An MIT Alumni Association Publication
MIT Professor and Whitehead Institute Director David Page appeared last week on Comedy Central’s The Colbert Report to dispute a recently prevailing theory that the human Y chromosome is headed for extinction.

Page, who research was published in a February issue of Nature, gave host Stephen Colbert a synopsis of the Y chromosome’s history. Using adjustable rubber tubing and a fabric-covered hair elastic as a visual aid, he attempted to explain the 300 million year evolution of human chromosomes to a comically skeptical Colbert.

From The Colbert Report:

Page: It turns out that, 300 million years ago when we were reptiles, we actually existed as males and females, but we didn’t have sex chromosomes. Whether we developed as a male or a female was determined by the temperature in which we incubated as an embryo.

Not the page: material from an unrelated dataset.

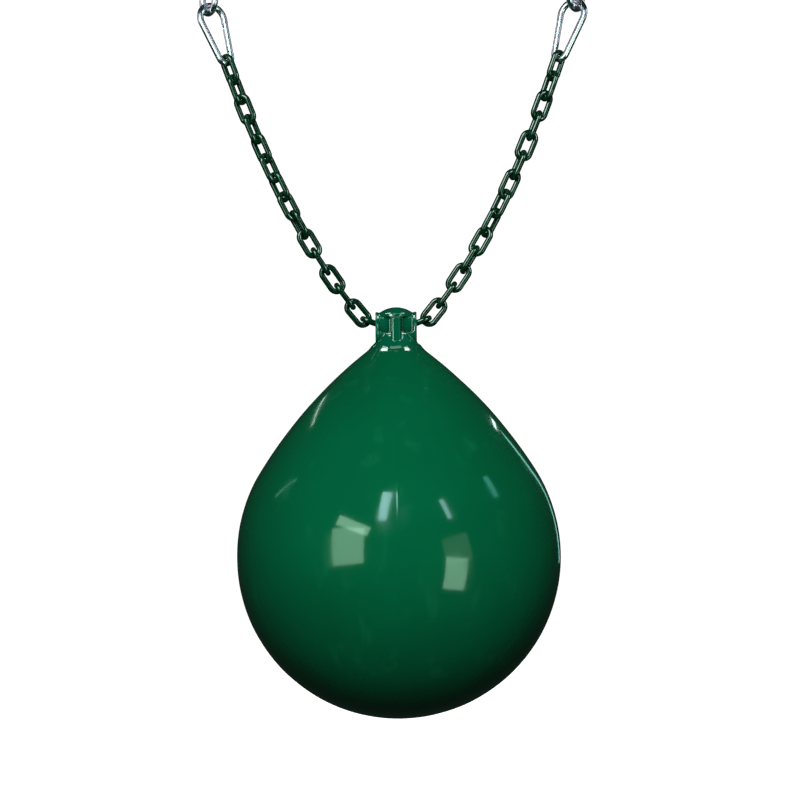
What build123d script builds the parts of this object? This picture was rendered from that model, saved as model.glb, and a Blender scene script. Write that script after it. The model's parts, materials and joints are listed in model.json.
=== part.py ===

Colbert: So, in the Garden of Eden, we were the snake?

The interview centered on Colbert’s main concern: whether or not the Y-chromosome would one day cease to exist. "I have heard for years that y chromosome is going away," he said. "I heard that men would soon be obsolete and we would just be an all-lady planet."
Page: We found that the rhesus monkey and the (human) Y chromosome carry the same genes…since all men and the rhesus are separated by 25 million years of evolution, it suggests that nothing much has happened to the Y chromosome in 25 million years.

Colbert:  So we’re going to be OK! Alright!